Sean Baker, el atrevido director de Tangerine (2015), realiza con The florida Project un colorido y fresco canto a la infancia. A través de Moone -magnífica interpretación de Brooklynn Prince, ¡apunta maneras!- y sus amigos, el espectador realiza aquello que hacía años que no hace: descubrir el mundo con los ojos de un niño; un niños que se asombran ante cualquier nimiedad y que quieren disfrutar de unos días de vacaciones. Pasean, juegan, descubren el mundo que tienen alrededor e incluso realizan alguna que otra trastada. No obstante, la inocencia y el deseo de disfrutar chocan con un mundo adulto hostil, preñado de dificultades, ahogos y compromisos de los que son ajenos. Los dos mundos chocan y vence la necesidad de ir sobreviviendo y anteponiéndose al día a día; riñen también la falta de un mundo adulto y la necesidad de que existan adultos capaces de educar a los niños: Halley (Bria Vinaite), la joven madre veinteañera de Moone se ve obligada a trazar un anclaje entre el mundo adulto -que le exige responsabilidades y deberes- y el espejo en el que se mira, Moone, una niña; en este sentido, la falta de un juicio moral por parte del guion y de la película es de agradecer, puesto que Baker se limita a trazar un retrato de las dificultades de unas realidades olvidadas pero muy presentes. Precisamente los adultos que tienen una mirada gratuita y afectuosa con los niños son aquellas personas en las que se fija la protagonista: Bobby (una interpretación estupenda de Willem Dafoe), el gerente del motel, que es lo más parecido a un padre que tiene Moone; su paternidad sobrevuela tanto a la figura de la madre como de hija; Halley rechaza esta relación, aunque la necesite, y Moone se deja querer. El mundo adulto tiene dos caras: una conmovedora y, la otra, desarraigada.

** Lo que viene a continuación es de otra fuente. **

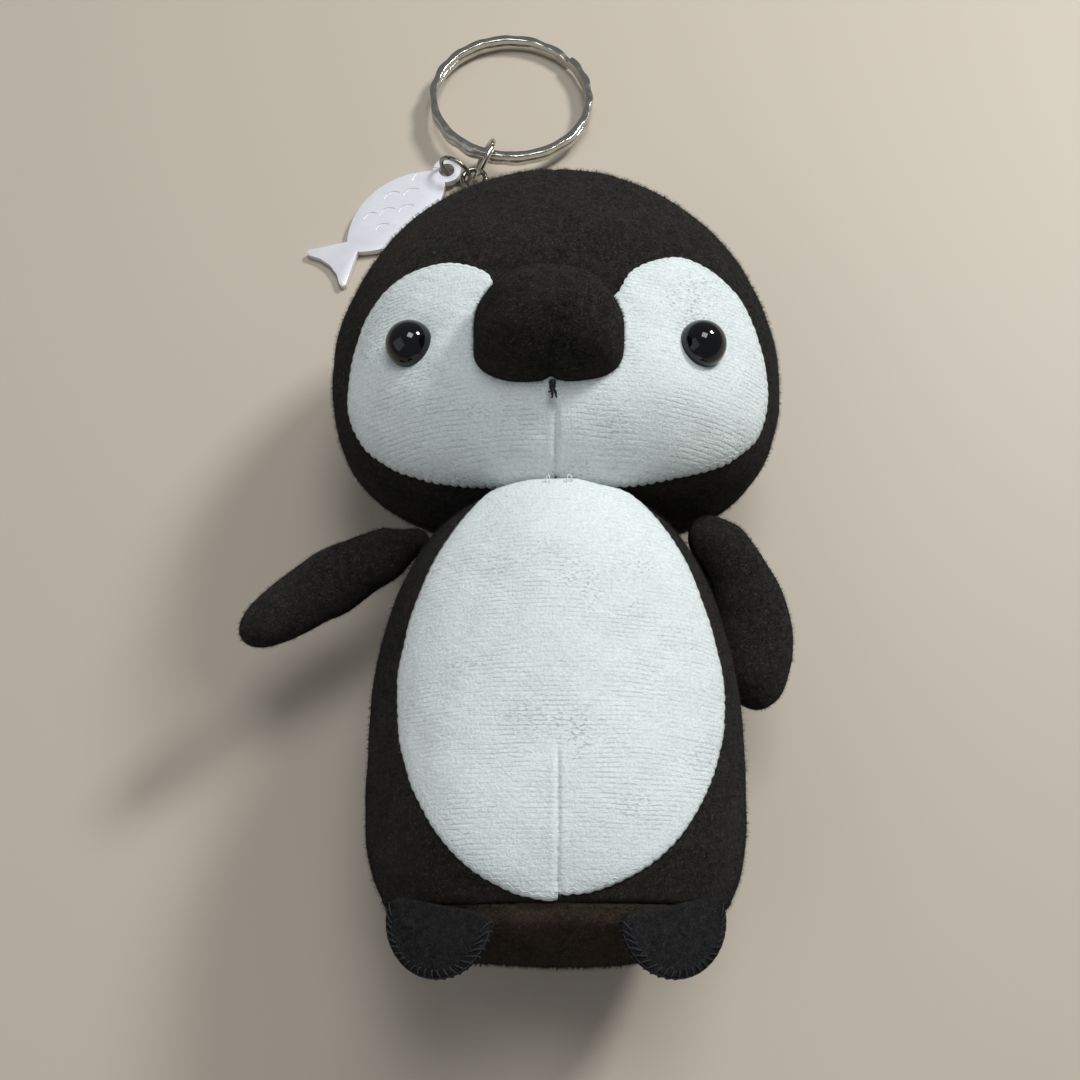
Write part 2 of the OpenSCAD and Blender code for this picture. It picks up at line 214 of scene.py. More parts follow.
def triangles(obj: Obj) -> Array:
    """The mesh's triangles as rows of three vertex numbers."""
    obj.data.calc_loop_triangles()
    out = np.zeros(len(obj.data.loop_triangles) * 3, np.int32)
    obj.data.loop_triangles.foreach_get("vertices", out)
    return out.reshape(-1, 3)


def mesh_of(name: str, verts: Array, faces: list) -> Obj:
    """A new object from vertices and faces, shaded smooth.

    Args:
        name: its name.
        verts: the vertices, as rows.
        faces: each face's vertex numbers.

    Returns:
        The object.
    """
    mesh = bpy.data.meshes.new(name)
    mesh.from_pydata(np.asarray(verts).tolist(), [], [list(map(int, f)) for f in faces])
    obj = bpy.data.objects.new(name, mesh)
    bpy.context.scene.collection.objects.link(obj)
    mesh.shade_smooth()
    return obj


def joined(objs: list[Obj], name: str) -> Obj:
    """Join several objects into the first one and give it a name.

    Args:
        objs: the objects to join.
        name: the new name of the first.

    Returns:
        The first object, which now holds them all.
    """
    deselect()
    for obj in objs:
        obj.select_set(True)
    bpy.context.view_layer.objects.active = objs[0]
    bpy.ops.object.join()
    objs[0].name = objs[0].data.name = name
    return objs[0]


def boolean(obj: Obj, tool: Obj, operation: str) -> Obj:
    """Cut or add one closed mesh with another, which is then removed.

    Args:
        obj: the mesh that stays.
        tool: the mesh that cuts it or is added to it.
        operation: DIFFERENCE, UNION or INTERSECT.

    Returns:
        The mesh that stays.
    """
    cut = obj.modifiers.new("cut", "BOOLEAN")
    cut.operation, cut.solver, cut.object = operation, "EXACT", tool
    apply_modifiers(obj)
    bpy.data.objects.remove(tool)
    return obj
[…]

Cabe destacar el final de la película: el director opta por cambiar de cámara y cambiar a una resolución más baja, como si se tratara de un vídeo familiar casero, para grabar la huida de Moone -como si fuera Antoine Doinel en Los 400 golpes-: una huida en busca de un lugar perfecto, donde no quepa ni el dolor ni una obligada separación de la madre por culpa de los servicios sociales. Un paraíso en la tierra.